Negligence in the defendant was not necessarily dependent upon reasonable anticipation of all the possibilities or of the particular act resulting in Burrows’ death. But such negligence must be predicated upon something which is the natural and probable result of some reasonable foreseeable use of the premises above or near which the wire was stretched. The unfortunate mishap was not “ within the ken of reasonable prudence and foresight.” (Bowley v. Newburgh Light, Heat & Power Co., 151 App. Div. 65, 71.)

Only some extraordinary casualty, not fairly within the area of ordinary prevision could make it [the wire] a thing of danger.” (Adams v. Bullock, 227 N. Y. 208.)

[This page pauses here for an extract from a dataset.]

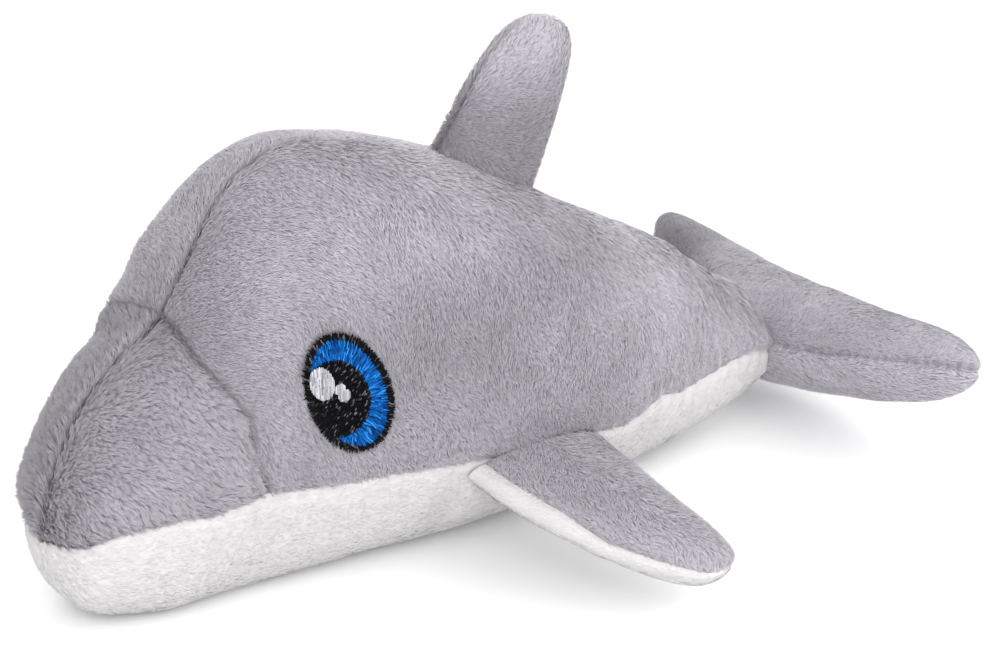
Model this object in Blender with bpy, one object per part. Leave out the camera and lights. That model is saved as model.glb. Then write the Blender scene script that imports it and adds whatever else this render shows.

The cause of the mishap * * * was an unexpected and unusual one bringing the accident within that class which are termed unavoidable and unforeseen.” (O'Sullivan v. Knox, 81 App. Div. 438; affd., 178 N. Y. 565.)

I dissent and vote for reversal on the law and facts, on the ground that there is no evidence upon which a finding of negligence in defendant can rest.

Clark, J., concurs.

Judgment and order affirmed, with costs.